Dans un long article publié début décembre, le ministre de la Sécurité publique (police), Meng Jianzhu, a souligné qu'”internet est devenu un moyen puissant des forces hostiles à la Chine pour mener des activités de sabotage et d’infiltration”.

“Cela pose un nouveau défi à la police qui doit préserver la stabilité sociale et la sécurité du pays”, a-t-il lancé.

Cependant, souligne Jeremy Goldkorn, analyste de l’internet en Chine, une grande majorité des internautes sont en quête d’informations qui n’ont rien à voir avec la politique mais plutôt avec le “divertissement”.

“Une grande majorité des gens ne sont pas vraiment conscients de la censure, c’est pourquoi elle marche si bien”, relève-t-il.

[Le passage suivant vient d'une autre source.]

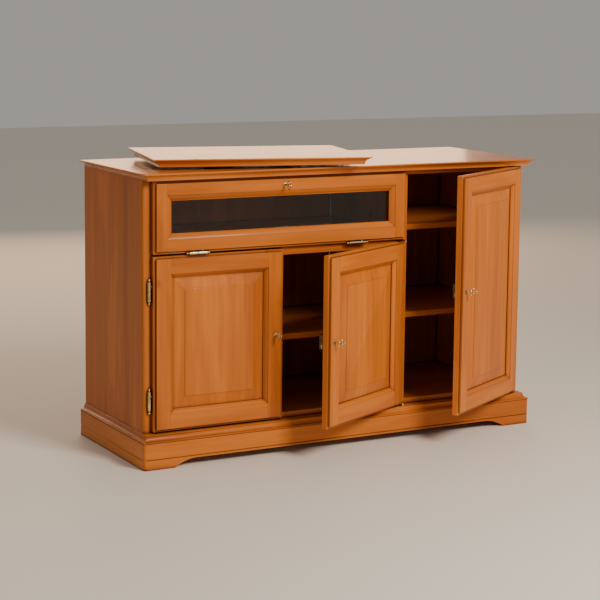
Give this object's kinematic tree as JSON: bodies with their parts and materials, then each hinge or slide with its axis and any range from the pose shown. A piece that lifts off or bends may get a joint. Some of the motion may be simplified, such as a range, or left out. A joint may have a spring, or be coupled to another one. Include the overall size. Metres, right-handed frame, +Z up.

Selon la dernière estimation du Centre chinois d’information sur internet, un organisme gouvernemental, le pays abritait fin octobre 367 millions d’internautes.

Mais le rythme de progression est impressionnant: en six mois, l’an dernier, ils avaient augmenté de 40 millions. Ce qui rend d’autant plus compliquée la tâche des censeurs.

“La censure arrive à gagner sur certains points, mais elle n’arrive pas à endiguer la vague et les internautes repoussent les limites”, juge Renaud de Spens. “S’il y a trop de poissons, impossible de les noyer”, ajoute-t-il.